Video Game Rentals Delivered

Eternal Sonata

David Yun (Xbox Live Gamertag - Vawce) David Yun (Xbox Live Gamertag - Vawce): (contact-deleteme[at]-deleteme-direman [dot] com) 2008-07-12 18:57:08

Eternal Sonata - Rank B

Developer: Tri-Crescendo
Publisher: Namco Bandai Games
Date: 9/17/07

Also available for PlayStation 3

I love that this game even exists. Imagine a meeting where an unproven developer pitches the following concept to a potential publisher: "We'd like eight figures to make a role playing game that takes place entirely inside the fevered dreams of a Frederic Chopin dying from tuberculosis." As a former pianist longing for an enjoyable Japanese RPG, I was completely enthused by this concept. As it turns out, Eternal Sonata is a fairly "by-the-numbers" JRPG, but orchestrated with sufficiently unique design elements to warrant notice.

Eternal Sonata is formulaic in the sense that you journey through a linear storyline by combating monsters for experience, accumulating party members, and barging into private residences to ransack them for adventuring supplies. The game adheres to the tradition of alternating between dungeoneering through monster gauntlets and extended cutscenes for plot advancement.

The combat, however, is unique. The combatants still rotate through turns, but the scope of activity within those turns is completely in real time. As soon as one of your character's turns starts, a meter starts ticking down, prescribing the amount of time available to move around the battlefield, attack, and use items. It forces you to quickly prioritize these actions on the fly, including chaining combos together with time-consuming special moves. These moves are further dictated by the presence of light and shadow. Defensively, blocking and counterattacking require precise timing. Eternal Sonata gradually grows in tactical complexity to a satisfying crescendo, a refreshing change from the staid "take turns swinging/casting" gameplay embodied in most JRPGs. You actually have to participate in combat, instead of occasionally pressing X.

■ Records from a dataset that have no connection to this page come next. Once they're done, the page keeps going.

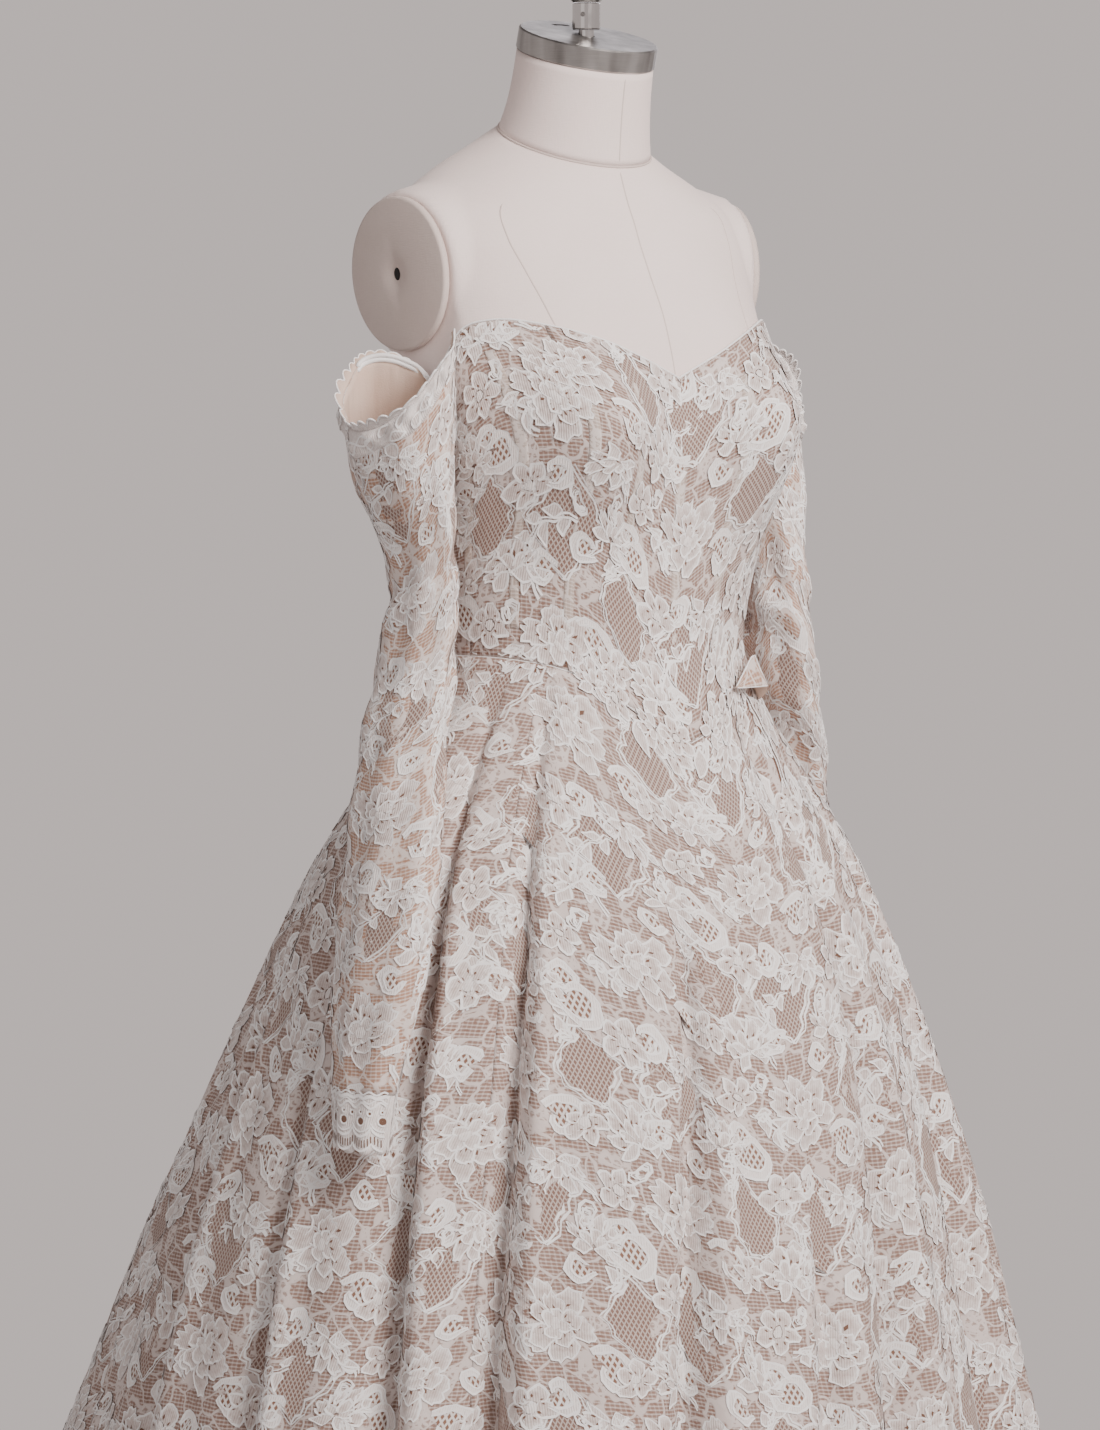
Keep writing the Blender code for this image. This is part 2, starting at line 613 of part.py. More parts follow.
def build_sleeves(lace, edging):
    """Both sleeves, with a petal edge at the mouth and a scalloped cuff with eyelets."""
    touch = BODY_EASE + CLOTH + BONE_GAP + BONE_THICK + 0.0006
    angle = np.arange(SLEEVE_COLUMNS) * 360 / SLEEVE_COLUMNS
    t = (np.linspace(0, 1, SLEEVE_ROWS + 1) ** 0.92)[:, None]
    height = mouth_height(angle) + (CUFF_TOP - mouth_height(angle)) * t
    for side, word in ((-1, "right"), (1, "left")):
        outer = sleeve_points(side, angle, height, 0, touch)
        inner = sleeve_points(side, angle, height, CLOTH, touch + CLOTH)
        wall(f"sleeve_{word}", outer, inner, lace, ring=True)

        rims = [with_midpoints(grid[0]) for grid in (outer, inner)]
        step = np.arange(len(rims[0])) * 360 / len(rims[0])
        petal = np.where(np.arange(len(rims[0])) % 2 == 0, 0.45, 1.0)[:, None]
        turn = np.radians(step)[:, None]
        spread = EDGE_FLARE * np.maximum(np.sin(turn), 0) * petal
        rise = stack(side * spread[:, 0], 0.0, EDGE_HEIGHT * petal[:, 0])
        foot = np.array([0, 0, 2 * SEAM_GAP])
        outer, inner = (np.stack([rim + foot, rim + foot + rise]) for rim in rims)
        wall(f"sleeve_edge_{word}", outer, inner, edging, ring=True)

        for half_word, low, high in (("outer", 0, 180), ("inner", 180, 360)):
            count = CUFF_SCALLOPS * 2 + 1
            step = np.linspace(low, high, count)
            step[0] += 0.35
            step[-1] -= 0.35
            drop = np.abs(np.sin(np.arange(count) * np.pi / 4))
            row = np.array([0.0, 0.5, 1.0])[:, None]
            depth = (CUFF_HEIGHT - 0.006 + 0.006 * drop) * row + SEAM_GAP
            outer = sleeve_points(side, step, CUFF_TOP - depth, 0, touch)
            inner = sleeve_points(side, step, CUFF_TOP - depth, CLOTH, touch + CLOTH)
            cuff = wall(f"cuff_{word}_{half_word}", outer, inner, edging)
            for number, middle in enumerate(step[2::4]):
                beside = np.array([middle - 2, middle + 2])
                spot = sleeve_points(side, beside, CUFF_TOP - EYELET_DROP, 0, touch)
                along = Vector(spot[1] - spot[0]).normalized()
                across = along.cross(Vector((0, 0, 1))).to_track_quat("Z", "Y").to_matrix().to_4x4()
                profile = ((EYELET_RADIUS, -0.006), (EYELET_RADIUS, 0.006))
                place = Matrix.Translation(spot.mean(axis=0)) @ across
                cutter_name = f"eyelet_cutter_{word}_{half_word}_{number}"
                cut(cuff, turned(cutter_name, profile, edging, 6, place=place))


for leftover in list(bpy.data.objects):
    bpy.data.objects.remove(leftover, do_unlink=True)

linen = new_material("form_linen", (0.72, 0.66, 0.63), 0.85)
brushed = new_material("brushed_steel", (0.52, 0.50, 0.48), 0.35, 1.0)
chrome = new_material("chrome", (0.68, 0.68, 0.68), 0.15, 1.0)
black = new_material("black_screw", (0.03, 0.03, 0.03), 0.4, 0.6)
paint = new_material("painted_stand", (0.75, 0.74, 0.72), 0.4)
lace = new_material("lined_lace", (0.62, 0.54, 0.49), 0.9)
edging = new_material("lace_edging", (0.75, 0.71, 0.68), 0.9)
casing = new_material("boning_casing", (0.70, 0.64, 0.60), 0.8)
satin = new_material("covered_buttons", (0.78, 0.74, 0.70), 0.5)

build_form(linen, brushed, chrome, black, paint)
build_bodice(lace, casing, satin)
build_skirt(lace)
build_pleat_tip(lace)
build_sleeves(lace, edging)
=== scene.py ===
import math

import bpy
import numpy as np
from mathutils import Matrix, Vector


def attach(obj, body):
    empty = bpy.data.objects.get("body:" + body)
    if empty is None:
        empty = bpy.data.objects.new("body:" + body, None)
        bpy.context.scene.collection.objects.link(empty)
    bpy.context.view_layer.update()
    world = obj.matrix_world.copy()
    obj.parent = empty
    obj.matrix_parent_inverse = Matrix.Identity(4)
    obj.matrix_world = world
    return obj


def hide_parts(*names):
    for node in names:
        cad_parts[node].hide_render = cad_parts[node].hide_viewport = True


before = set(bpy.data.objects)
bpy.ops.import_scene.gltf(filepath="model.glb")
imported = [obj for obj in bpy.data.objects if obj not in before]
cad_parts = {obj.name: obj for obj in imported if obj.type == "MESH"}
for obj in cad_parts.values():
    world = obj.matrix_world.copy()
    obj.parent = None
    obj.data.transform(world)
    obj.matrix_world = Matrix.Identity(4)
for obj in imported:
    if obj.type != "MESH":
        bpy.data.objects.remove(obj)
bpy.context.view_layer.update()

# Off-shoulder lace wedding dress on its dress form, in metres.
# The front faces -Y and the wearer's right is at -X.


# A table of named columns from rows of numbers
def rowsOf(names, *rows):
    return {name: np.array([row[i] for row in rows], float) for i, name in enumerate(names)}


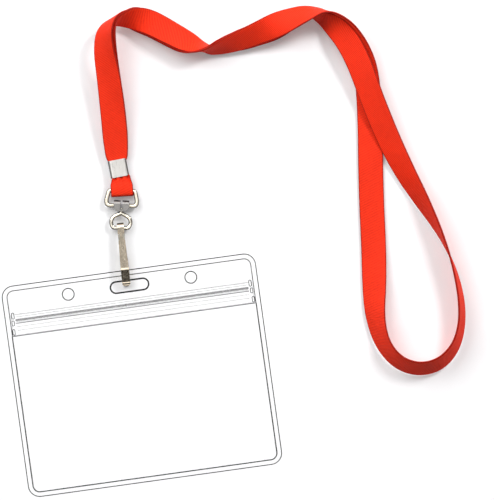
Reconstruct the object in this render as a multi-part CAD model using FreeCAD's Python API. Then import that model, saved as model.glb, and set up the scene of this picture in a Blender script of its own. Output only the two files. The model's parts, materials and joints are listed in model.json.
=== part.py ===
"""Lanyard badge holder lying on a table: a flat neck ribbon crimped to a swivel J-hook, and a clear
zip-top vinyl badge holder that hangs from the hook by its slot.

Millimetres. +X runs along the badge's width, +Y from the badge towards the lanyard and +Z up from the
table. The origin is on the table under the middle of everything but the neck ribbon.
Each piece of hardware is built in a local frame of its own: u across the chain, v along it, away from
the badge, and w up.
"""
import FreeCAD, Part
import math
import os

from FreeCAD import Placement, Rotation, Vector

# --- ribbon ---------------------------------------------------------------------------------------
RIBBON_WIDTH = 9.5
RIBBON_THICKNESS = 0.8
RIBBON_MOUTH_WIDTH = 4.8  # gathered width inside the crimp
GATHER_LENGTH = 9.0  # over which the ribbon opens out from the crimp to its full width
ARC_STEP = math.radians(12)
REACH = 6.0  # how far a cutting tool runs past what it cuts

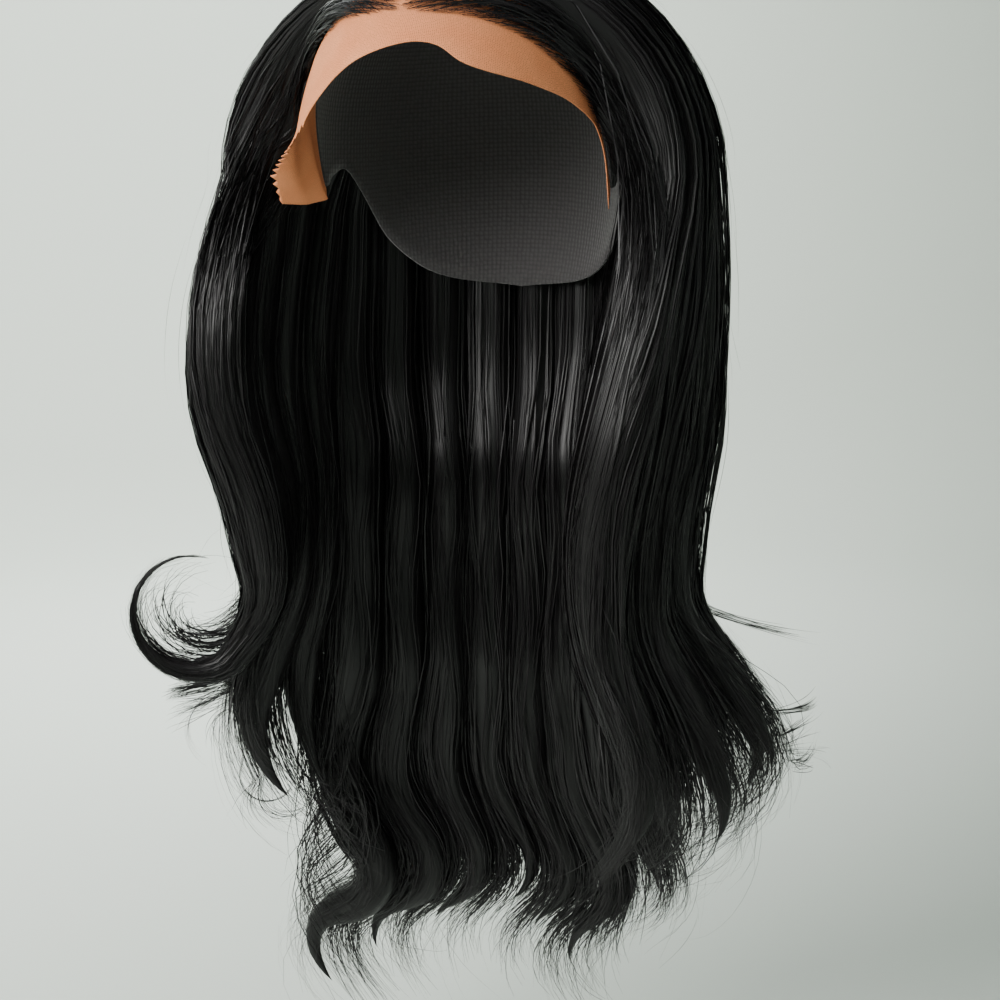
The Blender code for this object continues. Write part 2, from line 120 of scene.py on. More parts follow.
# How deep the grooves are at the parting and at the dome's end, and the height where they start to
# deepen and how much lower they are full
DOME_RELIEF = (0.15, 0.3)
RELIEF_TOP = -0.11
RELIEF_DROP = 0.2
# Half a mass's thickness at its roots, and how fast it thickens over the dome
ROOT_RISE = 0.0035
THICKENING = 0.8
# A free end's step, the lengths that it bends away and widens over, its least half size, and what
# it draws in by where locks part
TAIL_STEP = 0.0155
TAIL_EASE = 0.03
TAIL_SPREAD = 0.06
TIP_HALF_SIZE = 0.0012
SPLIT_GAP = 0.0012

# The height of an edge at an azimuth
Edge = namedtuple("Edge", "azimuth height")
# The cap's edge, the same on both sides: the lace's seam in front, then the ear and the nape
CAP_EDGE = (
    Edge(0, -0.012),
    Edge(30, -0.015),
    Edge(50, -0.025),
    Edge(65, -0.050),
    Edge(76, -0.084),
    Edge(84, -0.108),
    Edge(90, -0.103),
    Edge(102, -0.099),
    Edge(112, -0.112),
    Edge(124, -0.136),
    Edge(145, -0.155),
    Edge(180, -0.162),
)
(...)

The plot is also pleasantly unassuming. In lieu of the pretentiously grandiose "save the world" quest, it's a relatively modest combination of personal turmoils and political intrigue. Eternal Sonata's subtext is unique in that it actually has one, as opposed to clumsily bludgeoning you in the face with what passes for a theme. Each chapter is presaged by a slide show documentary of Chopin's life, accompanied by the piano piece that was inspired by the events described. Less erudite individuals will no doubt find these segments boring, but the more literary-inclined will be intrigued by the contextual presentation. The resultant themes in the dream world - social unrest, economic conspiracy, insurrection - have real world parallels in Chopin's war torn Polish homeland. The entire game is peppered with light philosophizing about the nature of art, life and death, and perception and reality. While in no way mind-bogglingly cerebral, it's nonetheless more sophisticated than I expected from a JRPG.

Eternal Sonata's presentation is magnificent. It is a beautiful game, not because of any technical prowess, but due to an astonishing mastery of aesthetic design. Despite the anime inspiration, the characters are uniquely (except for the twins, of course) and intricately designed. Every corner of the world is fully and vibrantly realized with an attractive Impressionism-meets-Manga sensibility. The screenshots you see aren't lifted from separate cinematics; the entire game looks like this.

The audio work and original musical scoring are also quite good, although I expected more Chopin compositions. The actual dialogue doesn't fare as well. It's not that the voice actors did a poor job, it's just that Japanese has a distinctly different rhythm than any Western language, and laying English over the lip syncing results in a stilted delivery. There are frequent and agonizingly long pauses in the dialogue to begin with; this only exacerbates the issue. I recommend the Japanese language track with subtitles. I'd probably feel differently if I understood Japanese, but it sounds mysteriously cool in contrast to the dorky English track.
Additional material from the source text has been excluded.